What should the seller bring to the initial meeting with an attorney?
Copies of your:
- Latest mortgage statement
- Survey. Although this is not necessary, it is helpful to the purchaser, who will have to order and pay for a new survey if the old one cannot be located.
- Any notice letters from government agencies regarding violations or judgments.
When is the closing?
Buyers and Sellers (and their lawyers) are often frustrated by the answer to this question. Because the closing depends on so many factors being satisfied, as stated above (see #1-4), a closing date can only be estimated, usually by a phrase in the contract such as “The closing will occur on or about 30 days” from a specific date, or from the purchaser’s receipt of a mortgage commitment. This is more of a time frame than a date. The closing date may be 30 days before or after the date listed.
What are the closing costs for the Purchaser?
Rule of thumb: Closing costs typically range from 4% to 5% of the mortgage amount. For example, a purchaser borrowing $100,000 should expect to have closing costs between $4,000 and $5,000.
Specifically, these costs include:
- Attorney Fee
- Preliminary Costs:
- Engineer’s Report (roughly $400)
- Termite Inspection (roughly $75)
- Title Costs:
- Mortgage Title Insurance
- Owner’s (Fee) Title Insurance
- Recording/Filing Fees: Deed, Mortgage, Power of Attorney (if any), Assignment of Mortgage (if any)
- Title Endorsements
- Departmental/Municipal Searches
- Survey Inspection or New Survey
- Customary Closer’s Attendance Fee (Tip)
- Escrow, if any
- Mortgage Related Costs:
- Mortgage Application Fee
- Residential Appraisal
- Origination Fee/Points
- NYS Mortgage Recording Tax
- Short Term Interest
- Tax Service Fee
- Fire/ Home Owners Insurance
- Credit Report (if any)
- Lender’s Attorney Fee
- Flood Hazard Search/ Insurance (if any)
- Mortgage Broker’s Fee (if any)
- Private Mortgage Insurance (if any)
- Document Preparation fee (if any)
- Fuel (if any)
- Real Estate Taxes (if any)
- Electric (if any)
- Water/Sewer Charges (if any)
What are the closing costs for the Seller?
Seller’s costs include the following:
- Satisfaction of Mortgage, if any. If there is an outstanding mortgage on the property, the mortgage will have to be paid off at the closing. In addition to the payoff, there will be a $50 charge by the Title Company to record the Satisfaction and a charge by the Title Company’s representative to handle the payoff (approximately $150).
- New York State Transfer Tax: .4% of the sale price.
- New City Transfer Tax (for properties within the 5 Boroughs): 1% of the sale price.
- For Example, if you are selling your house for $100,000, the NYS Transfer Tax will be $400 and the NYC Transfer Tax will be $1,000.
- Capitol Gains Tax (not a closing expense- consult your accountant at the end of the tax year)
- Recording/Filing Fees: Satisfaction of Mortgage, if any.

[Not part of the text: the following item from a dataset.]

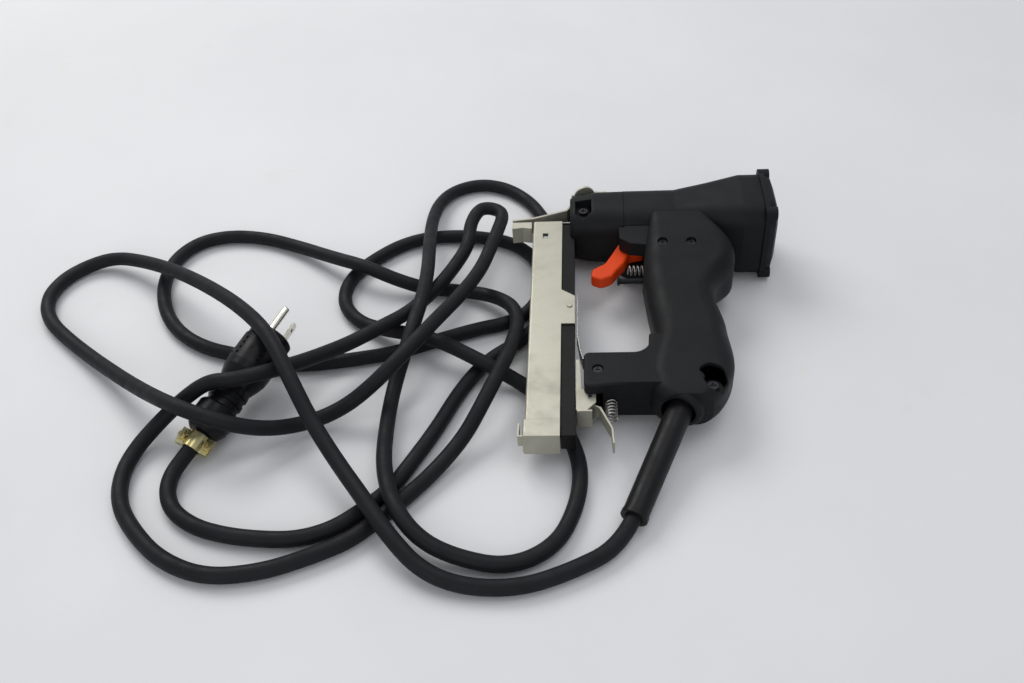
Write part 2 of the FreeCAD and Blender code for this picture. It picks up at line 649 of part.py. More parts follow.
ROUTE = [
    # out of the boot, down to the table and along its front
    (-13.9, -138.7, 9.7), (-23.4, -161.4, 5.2), (-53, -180, 5), (-81, -192, 5), (-112, -193, 5),
    (-137, -186, 9), (-157, -168, 16), (-175, -144, 19), (-194, -120, 22),
    # up over the plug and down its far side
    (-213, -96, 31), (-229, -73, 45), (-248, -41, 52), (-274, -12, 49), (-309, 23, 37),
    (-344, 54, 24), (-374, 74, 15),
    # the far left bend
    (-401, 85, 9), (-421, 79, 5), (-434, 62, 5), (-438, 40, 5), (-428, 16, 5), (-403, -6, 5),
    (-372, -31, 9),
    # back over the outer loop and the clamp
    (-335, -62, 20), (-301, -90, 35), (-275, -100, 35), (-255, -97, 24), (-237, -88, 14),
    (-217, -75, 8),
    # up through the middle on top of the heap
    (-198, -67, 14), (-182, -59, 25), (-167, -46, 35), (-155, -29, 39), (-144, -5, 37),
    (-131, 24, 33), (-119, 56, 30), (-113, 84, 30),
    # the tight fold in front of the nose
    (-109, 105, 30), (-106, 123, 30), (-110, 130, 30), (-119, 133, 30), (-126, 129, 30),
    (-131, 112, 28),
    # back down towards the plug
    (-130, 93, 25), (-140, 68, 21), (-152, 43, 20), (-167, 15, 23), (-185, -1, 23), (-203, -15, 21),
    (-221, -35, 27), (-236, -52, 34),
    # over the plug's neck and down
    (-252, -64, 38), (-266, -71, 39), (-283, -70, 36), (-300, -75, 24), (-315, -84, 12),
    (-326, -101, 6), (-329, -122, 5),
    # the wide loop at the front left
    (-323, -145, 5), (-307, -165, 5), (-286, -183, 5), (-258, -193, 5), (-227, -188, 5),
    (-203, -177, 5), (-183, -166, 5), (-169, -152, 5), (-154, -134, 5),
    # up across the middle
    (-136, -111, 6), (-120, -87, 11), (-110, -68, 21), (-100, -44, 28), (-93, -11, 22),
    (-90, 17, 17), (-95, 35, 16), (-111, 52, 10),
    # the second loop at the left
    (-135, 62, 5), (-161, 62, 6), (-184, 64, 13), (-207, 71, 19), (-233, 87, 13), (-264, 108, 6),
    (-295, 120, 5), (-324, 121, 5), (-347, 110, 5), (-359, 83, 5), (-355, 47, 5), (-338, 14, 5),
    # under the plug and back to the right
    (-311, -7, 5), (-278, -15, 5), (-242, -23, 5), (-208, -16, 5), (-175, -7, 5), (-145, 8, 5),
    (-118, 21, 5),
    # round below the magazine
    (-99, 27, 5), (-85, 38, 5), (-77, 54, 5), (-75, 75, 5), (-78, 97, 5), (-90, 115, 5),
    (-109, 126, 5),
    # to the left again and back
    (-145, 130, 5), (-180, 121, 5), (-207, 93, 5), (-220, 68, 5), (-219, 42, 5),
    # over two strands, then down to the magazine
    (-204, 23, 5), (-183, 12, 9), (-162, 1, 16), (-141, -9, 19), (-113, -24, 16), (-96, -29, 9),
    (-78, -39, 5),
    # round on the near side of the magazine
    (-63, -59, 5), (-52, -82, 5), (-46, -108, 5), (-50, -137, 5), (-66, -160, 5), (-91, -174, 5),
    (-118, -175, 7), (-140, -167, 12),
    # up over the heap, away from the handle
    (-156, -150, 18), (-167, -119, 16), (-171, -77, 8), (-170, -46, 11), (-165, -25, 22),
    (-161, -4, 29), (-157, 20, 33), (-157, 57, 29), (-161, 101, 21), (-163, 141, 13),
    # round by the nose and under the magazine
    (-160, 172, 7), (-149, 192, 5), (-128, 202, 5), (-105, 196, 5), (-86, 177, 5), (-75, 155, 5),
    (-64, 129, 5), (-62, 97, 5), (-63, 64, 5), (-72, 33, 5),
    # down to the front again
    (-88, 9, 5), (-112, -13, 5), (-127, -42, 5), (-139, -76, 5), (-152, -105, 5), (-162, -126, 5),
    (-177, -143, 5), (-192, -157, 5),
    # round to the plug
    (-211, -165, 5), (-232, -166, 5), (-255, -164, 5), (-276, -158, 5), (-293, -145, 5),
    (-299, -125, 6), (-291, -105, 9), (-284, -90, 13),
]


def cord_tube():
    """Straight runs joined by tangent arcs, each as wide as its shorter run allows."""
    points = [V(*p) for p in ROUTE]
    edges, at, tightest = [], points[0], []
    for before, here, after in zip(points, points[1:], points[2:]):
        back, on = before - here, after - here
        cut = ARC_SHARE * min(back.Length, on.Length)
        half_turn = (math.pi - back.getAngle(on)) / 2
        tightest.append((round(cut / math.tan(half_turn), 1), tuple(here)))
        back.normalize()
        on.normalize()
        first, last = here + back * cut, here + on * cut
        inward = (back + on).normalize()
        radius = cut / math.tan(half_turn)
        centre = here + inward * (radius / math.cos(half_turn))
        edges.append(Part.LineSegment(at, first).toShape())
        edges.append(Part.Arc(first, centre - inward * radius, last).toShape())
        at = last
    edges.append(Part.LineSegment(at, points[-1]).toShape())
    line = Part.Wire(edges)
    print("tightest bends", sorted(tightest)[:8])
    profile = Part.Wire([Part.makeCircle(CORD_R, points[0], points[1] - points[0])])
    tube = line.makePipeShell([profile], True, False)
    ideal = math.pi * CORD_R ** 2 * line.Length
    print("cord length", round(line.Length), "volume over ideal", round(tube.Volume / ideal, 4))
    return tube


def plug_placement():
    """Local Z runs from the clamp to the prongs, and local Y points up."""
    yaw, pitch = math.radians(PLUG_YAW), math.radians(PLUG_PITCH)
    way = V(math.sin(yaw) * math.cos(pitch), math.cos(yaw) * math.cos(pitch), math.sin(pitch))
    side = way.cross(V(0, 0, 1)).normalize()
    up = side.cross(way)
    turn = FreeCAD.Rotation(-side, up, way, "ZXY")
    turn = turn.multiply(FreeCAD.Rotation(V(0, 0, 1), PLUG_ROLL))
    return FreeCAD.Placement(V(*ROUTE[-2]), turn)


def turned(profile):
    """A solid of revolution about Z from (z, r) pairs."""
    outline = [V(0, 0, profile[0][0])] + [V(r, 0, z) for z, r in profile] + [V(0, 0, profile[-1][0])]
    return Part.Face(Part.makePolygon(outline + outline[:1])).revolve(V(0, 0, 0), V(0, 0, 1), 360)


def plug_body():
    r = PLUG_BODY_R
    profile = [(14, 9.2), (16, 11.2), (20, 13.2), (24, 13.6), (32, 13.6), (33.4, 12.8), (33.6, 11.0), (38, 10.8),
               (38.2, 11.8), (41, 11.8), (41.2, 10.8), (45, 10.8), (45.2, 11.8), (48, 11.6), (50, 11.2),
               (56, 13.6), (61, r - 0.4), (66, r), (PLUG_LENGTH - 8, r), (PLUG_LENGTH - 7.6, r - 0.8),
               (PLUG_LENGTH - 1.2, r - 0.8), (PLUG_LENGTH, r - 2.0)]
    solid = turned(profile)
    solid = solid.cut(rod((0, 0, 10), (0, 0, 20), CORD_R + 0.1))
    for z in range(68, 84, 4):
        for a in range(-60, 61, 24):
            rib = box((-1.0, 1.0), (r - 0.8, r + 2), (z, z + 1.6))
            for side in (0, 180):
                cut = rib.copy()
                cut.rotate(V(0, 0, 0), V(0, 0, 1), a + 90 + side)
                solid = solid.cut(cut)
    for x in (-BLADE_GAP / 2, BLADE_GAP / 2):
        solid = solid.cut(box((x - 0.75, x + 0.75), (-7.15, -0.85), (PLUG_LENGTH - 12, PLUG_LENGTH + 1)))
    return solid.cut(rod((0, 7.9, PLUG_LENGTH - 12), (0, 7.9, PLUG_LENGTH + 1), GROUND_R))


def plug_blades():
    blades = []
    for x in (-BLADE_GAP / 2, BLADE_GAP / 2):
        outline = [(-7.15, PLUG_LENGTH - 12), (-0.85, PLUG_LENGTH - 12), (-0.85, PLUG_LENGTH + PRONG_LENGTH - 1.5),
                   (-2.4, PLUG_LENGTH + PRONG_LENGTH), (-5.6, PLUG_LENGTH + PRONG_LENGTH),
                   (-7.15, PLUG_LENGTH + PRONG_LENGTH - 1.5)]
        face = Part.Face(Part.makePolygon([V(x - 0.75, y, z) for y, z in outline + outline[:1]]))
        blade = face.extrude(V(1.5, 0, 0))
        hole = rod((x - 2, -4, PLUG_LENGTH + PRONG_LENGTH - 5.5), (x + 2, -4, PLUG_LENGTH + PRONG_LENGTH - 5.5), 1.5)
        blades.append(blade.cut(hole))
    return blades


def ground_pin():
    top = PLUG_LENGTH + PRONG_LENGTH + 3
    pin = rod((0, 7.9, PLUG_LENGTH - 12), (0, 7.9, top), GROUND_R)
    return fillet(pin, 1.4, lambda e: abs(e.CenterOfMass.z - top) < 0.01)


def plug_clamp():
    """Two formed halves that grip the cord behind the plug, with flat ears left and right."""
    halves = []
    for side in (-1, 1):
        saddle = rod((0, 0, 1.5), (0, 0, 12.5), CORD_R + 1.5).cut(rod((0, 0, 0), (0, 0, 14), CORD_R + 0.3))
        ears = fuse(*[box(sorted((a * 5.6, a * 11.5)), sorted((side * 0.5, side * 1.9)), (1.5, 12.5)) for a in (-1, 1)])
        half = saddle.common(box((-20, 20), sorted((side * 0.5, side * 20)), (0, 14))).fuse(ears).removeSplitter()
        for a in (-1, 1):
            half = half.cut(rod((a * 9, -5, 7), (a * 9, 5, 7), 1.55))
        halves.append(half)
    return halves


def plug_clamp_screws():
    return [screw((a * 9, 3.6, 7), (0, -1, 0), 6.0, r=1.5, head_r=2.7, head_h=1.6) for a in (-1, 1)]


PLUG = {
    "plug_body": plug_body,
    "plug_blades": plug_blades,
    "ground_pin": ground_pin,
    "plug_clamp": plug_clamp,
    "plug_clamp_screws": plug_clamp_screws,
}


TOOL = {
    "main_housing": main_housing,
    "front_barrel": front_barrel,
    "end_cap": end_cap,
    "end_cap_screws": end_cap_screws,
    "handle_shell_upper": lambda: handle_shell(1),
    "handle_shell_lower": lambda: handle_shell(-1),
    "handle_screws": handle_screws,
    "trigger": trigger,
    "trigger_pin": trigger_pin,
    "trigger_spring": trigger_spring,
    "switch_body": switch_body,
    "switch_plunger": switch_plunger,
    "control_board": control_board,
    "solenoid_yoke": yoke,
    "yoke_plate": yoke_plate,
    "coil_bobbin": coil_bobbin,
    "coil_winding": coil_winding,
    "plunger": plunger,
    "driver_blade": driver_blade,
    "return_spring": return_spring,
    "bumper": bumper,
    "nose_plate": nose_plate,
    "nose_guide": nose_guide,
    "nose_screws": nose_screws,
    "barrel_screws": barrel_screws,
    "magazine_sleeve": magazine_sleeve,
    "magazine_rail": magazine_rail,
    "rail_screws": rail_screws,
    "staple_track": staple_track,
    "staple_strip": staple_strip,
    "pusher": pusher,
    "pusher_spring": pusher_spring,
    "magazine_end_cap": magazine_end_cap,
    "magazine_rivets": magazine_rivets,
    "leaf_spring": leaf_spring,
    "latch_bracket": latch_bracket,
    "release_lever": release_lever,
    "lever_pin": lever_pin,
    "latch_spring": latch_spring,
    "strain_relief": strain_relief,
    "cord_gland": cord_gland,
}


def compound(shape):
    return Part.makeCompound(shape) if isinstance(shape, list) else shape


def rest(shapes):
    """The placement that lays the tool down, with the origin at the bottom centre of its box."""
    turn = FreeCAD.Rotation(V(1, 0, 0), REST_TILT).multiply(FreeCAD.Rotation(V(0, 1, 0), -REST_ROLL))
    laid = FreeCAD.Placement(V(0, 0, 0), turn)
    whole = FreeCAD.BoundBox()
    for shape in shapes:
        copy = shape.copy()
        copy.Placement = laid.multiply(copy.Placement)
        whole.add(copy.optimalBoundingBox(False))
    return FreeCAD.Placement(V(-whole.Center.x, -whole.Center.y, -whole.ZMin), turn)


def main():
    os.makedirs("parts", exist_ok=True)
    tool = {name: compound(make()) for name, make in TOOL.items()}
    laid = rest(tool.values())
    print("tool lies at", laid)
    start, way = boot_frame()
    end = laid.multVec(start + way * (BOOT_LENGTH - BOOT_INSIDE - BOOT_MOUTH))
    print("cord leaves at", end, "towards", laid.Rotation.multVec(way))
    for shape in tool.values():
        shape.Placement = laid.multiply(shape.Placement)
    plug = {name: compound(make()) for name, make in PLUG.items()}
    for shape in plug.values():
        shape.Placement = plug_placement().multiply(shape.Placement)
    for name, shape in {**tool, **plug, "power_cord": cord_tube()}.items():
        print(f"{name}: {len(shape.Solids)} solids, valid {shape.isValid()}, {shape.Volume / 1000:.2f} cm3")
        shape.exportStep(f"parts/{name}.step")


if __name__ == "__main__":
    main()
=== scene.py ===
import bpy
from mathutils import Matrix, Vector


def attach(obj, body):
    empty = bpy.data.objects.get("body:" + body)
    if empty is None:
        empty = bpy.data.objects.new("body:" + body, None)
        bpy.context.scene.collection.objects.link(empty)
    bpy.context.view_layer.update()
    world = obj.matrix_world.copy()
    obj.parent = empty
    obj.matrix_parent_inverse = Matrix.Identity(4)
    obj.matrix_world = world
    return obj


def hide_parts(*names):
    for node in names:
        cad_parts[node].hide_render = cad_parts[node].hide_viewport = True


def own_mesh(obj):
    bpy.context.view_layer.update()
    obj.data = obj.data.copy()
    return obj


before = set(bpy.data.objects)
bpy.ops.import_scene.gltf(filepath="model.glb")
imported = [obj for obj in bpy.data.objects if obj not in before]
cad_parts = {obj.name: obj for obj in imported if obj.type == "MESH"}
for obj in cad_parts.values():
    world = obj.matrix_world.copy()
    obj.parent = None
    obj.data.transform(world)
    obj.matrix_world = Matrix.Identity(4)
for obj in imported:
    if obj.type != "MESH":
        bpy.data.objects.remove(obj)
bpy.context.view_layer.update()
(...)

Power of Attorney (if any).
- Real Estate Broker’s Commission
- Escrow (if any)
What should I bring to the Closing?
- Home Owner’s Insurance (purchaser)
- Photo Identification (Either a driver’s license or passport);
- Recent utility bills (seller); and
- Keys (seller)
How much money can I borrow?
A lender will generally allow a borrower to spend up to 28% of their gross household income on mortgage and related costs (real estate taxes, insurance, maintenance if the property is a condo and common charges if the property is a co-op). A buyer with good credit who has a household income of $50,000 would probably qualify for a mortgage costing about $14,000 a year ($1,150/month). If the buyer obtained a 30-year mortgage at 7.5%, that would convert into a mortgage of between $125,000 and $150,000. Consult with a mortgage broker to find out how much you might be able to borrow.
What is Mortgage Pre-Approval?
With dozens of potential buyers in each home sale, a buyer who has pre-approval for a mortgage has a distinct advantage over all other potential buyers. Pre-approval is a certificate given to the mortgage applicant by a bank stating that such buyer qualifies for a certain mortgage amount ($). This lets the seller know that the buyer is serious about purchasing a home, an important advantage when competition is tough.
“Pre-approval” should not be confused with “pre-qualification”, another commonly used term. “Pre-qualification” is given by a broker, while “pre-approval” is given by a bank. Pre-qualification typically refers to situations where a mortgage broker, using income figures provided by the buyer, estimates the maximum mortgage the buyer should be able to obtain.